Hi Merlin,
Thanks for the input. Please see below ...
Merlin Moncure wrote:
On 7/5/06, andy rost <andy.rost@xxxxxxxx> wrote:
fsync = on # turns forced synchronization
have you tried turning this off and measuring performance?
No, not yet. We're trying a couple of outher avenues before manipulating
this parameter.
stats_command_string = on
I would turn this off unless you absoltely require it. It is
expensive for what it does.
We've turned this off
a) All 4 CPUs are nearly always 0% idle;
b) The system load level is nearly always in excess of 20;
I am guessing your system is spending all it's time syncing. If so,
it's solvable (again, just run fsync=off for a bit and compare).
We've reduced the load significantly primarily by moving pg_xlog to its
own drive and by increasing the effective cache size. While we still see
high load levels, they don't last very long. We're trying improve
performance from several angles but are taking it one step at a time.

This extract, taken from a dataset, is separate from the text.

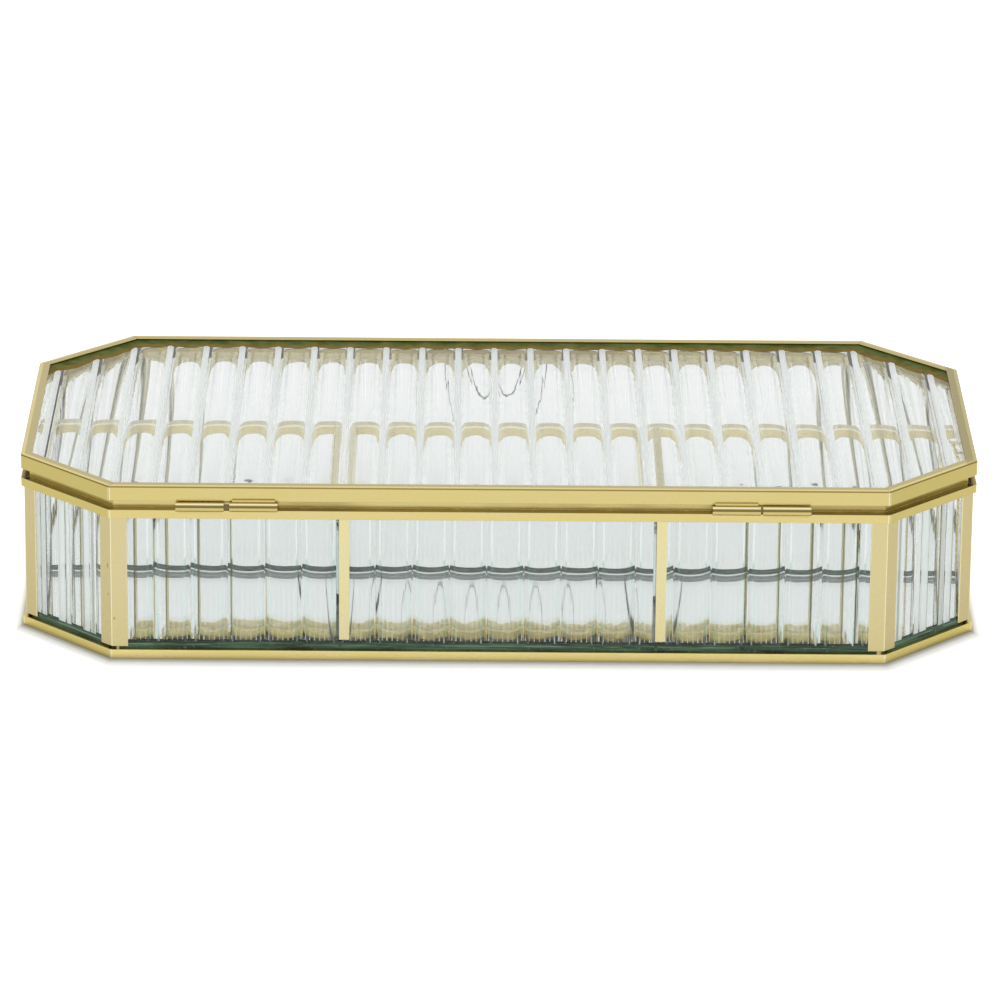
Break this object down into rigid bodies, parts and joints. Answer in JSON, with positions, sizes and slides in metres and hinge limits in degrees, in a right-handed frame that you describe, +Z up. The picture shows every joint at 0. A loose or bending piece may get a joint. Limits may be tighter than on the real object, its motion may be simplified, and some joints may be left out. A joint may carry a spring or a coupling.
{
  "type": "jewelry box",
  "caption": "Low eight-sided box of fluted glass in a soldered brass frame, with a hinged lid on a stay chain, a mirror floor, glass dividers and a wire loop at the front to lift the lid by.",
  "frame": {"origin": "on the surface the box stands on, under the middle of the frame", "axes": "+X along the box's length, -Y towards the hinges at the back, +Z up"},
  "size_m": [0.254, 0.1309, 0.0484],
  "materials": {
    "brass": "satin gold-coloured brass strip, soldered at the corners",
    "fine_brass": "bright drawn brass tube, wire and fine chain",
    "steel_wire": "bare drawn steel wire, dulled grey",
    "fluted_glass": "clear pressed glass, flat outside and hollow-fluted inside, faint green tint",
    "clear_glass": "clear flat glass with green edges",
    "mirror": "back-silvered glass"
  },
  "bodies": {
    "base": {"top_rail_back": "brass", "top_rail_back_right": "brass", "top_rail_right": "brass", "top_rail_front_right": "brass", "top_rail_front": "brass", "top_rail_front_left": "brass", "top_rail_left": "brass", "top_rail_back_left": "brass", "bottom_rail_back": "brass", "bottom_rail_back_right": "brass", "bottom_rail_right": "brass", "bottom_rail_front_right": "brass", "bottom_rail_front": "brass", "bottom_rail_front_left": "brass", "bottom_rail_left": "brass", "bottom_rail_back_left": "brass", "post_back_right": "brass", "post_right_back": "brass", "post_right_front": "brass", "post_front_right": "brass", "post_front_left": "brass", "post_left_front": "brass", "post_left_back": "brass", "post_back_left": "brass", "mid_post_left": "brass", "mid_post_right": "brass", "pane_back_left": "fluted_glass", "pane_back_middle": "fluted_glass", "pane_back_right": "fluted_glass", "pane_front": "fluted_glass", "pane_left": "fluted_glass", "pane_right": "fluted_glass", "pane_corner_back_right": "fluted_glass", "pane_corner_front_right": "fluted_glass", "pane_corner_front_left": "fluted_glass", "pane_corner_back_left": "fluted_glass", "mirror_floor": "mirror", "divider_long": "clear_glass", "divider_short_left": "clear_glass", "divider_short_right": "clear_glass", "divider_cap_long": "brass", "divider_cap_short_left": "brass", "divider_cap_short_right": "brass", "base_knuckles": "fine_brass", "hinge_pins": "fine_brass", "box_chain_anchor": "fine_brass"},
    "lid": {"lid_glass": "fluted_glass", "lid_rail_back": "brass", "lid_rail_back_right": "brass", "lid_rail_right": "brass", "lid_rail_front_right": "brass", "lid_rail_front": "brass", "lid_rail_front_left": "brass", "lid_rail_left": "brass", "lid_rail_back_left": "brass", "lid_knuckles": "fine_brass", "lid_chain_anchor": "fine_brass", "lid_pull": "steel_wire"},
    "chain_upper": {"chain_upper": "fine_brass"},
    "chain_lower": {"chain_lower": "fine_brass"}
  },
  "joints": [
    {"name": "lid_hinge", "type": "hinge", "parent": "base", "child": "lid", "pos_m": [0, -0.06345, 0.04303], "axis": [1, 0, 0], "range_deg": [0, 100]},
    {"name": "chain_upper_swing", "type": "hinge", "parent": "lid", "child": "chain_upper", "pos_m": [0.1212, -0.0175, 0.0436], "axis": [1, 0, 0], "range_deg": [-60, 0]},
    {"name": "chain_lower_swing", "type": "hinge", "parent": "base", "child": "chain_lower", "pos_m": [0.1212, -0.0205, 0.0426], "axis": [0, 0.9118, 0.4106], "range_deg": [0, 185]}
  ],
  "couplings": [
    {"joint": "chain_upper_swing", "follows": "lid_hinge", "ratio": -0.51511},
    {"joint": "chain_lower_swing", "follows": "lid_hinge", "ratio": 1.8}
  ]
}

Eventually we'll experiment with fsynch
c) the output from vmstat -w 10 looks like:
procs memory page disks faults
cpu
r b w avm fre flt re pi po fr sr aa0 aa1 in sy cs us
sy id
21 0 3 1242976 327936 2766 0 0 0 2264 0 2 2 17397 140332
104846 18 82 1
is that 100k context switches over 10 seconds or one second? that
might be something to check out. pg 8.1 is regarded as the solution
to any cs problem, though.
According to man top, that's 100K per second. I'm interested in your
recommendation but am not sure what "pg 8.1" references
NOTE - small user demands and high system demands
d) Running top indicates a significant number or sblock states and
occasional smwai states;
e) ps auxww | grep postgres doesn't show anything abnormal;
f) ESQL applications are very slow.
We VACUUM ANALYZE user databases every four hours. We VACUUM template1
every 4 hours. We make a copy of the current WAL every minute. We create
a PIT recovery archive daily daily. None of these, individually seem to
place much strain on the server.
your server should be able to handle this easily.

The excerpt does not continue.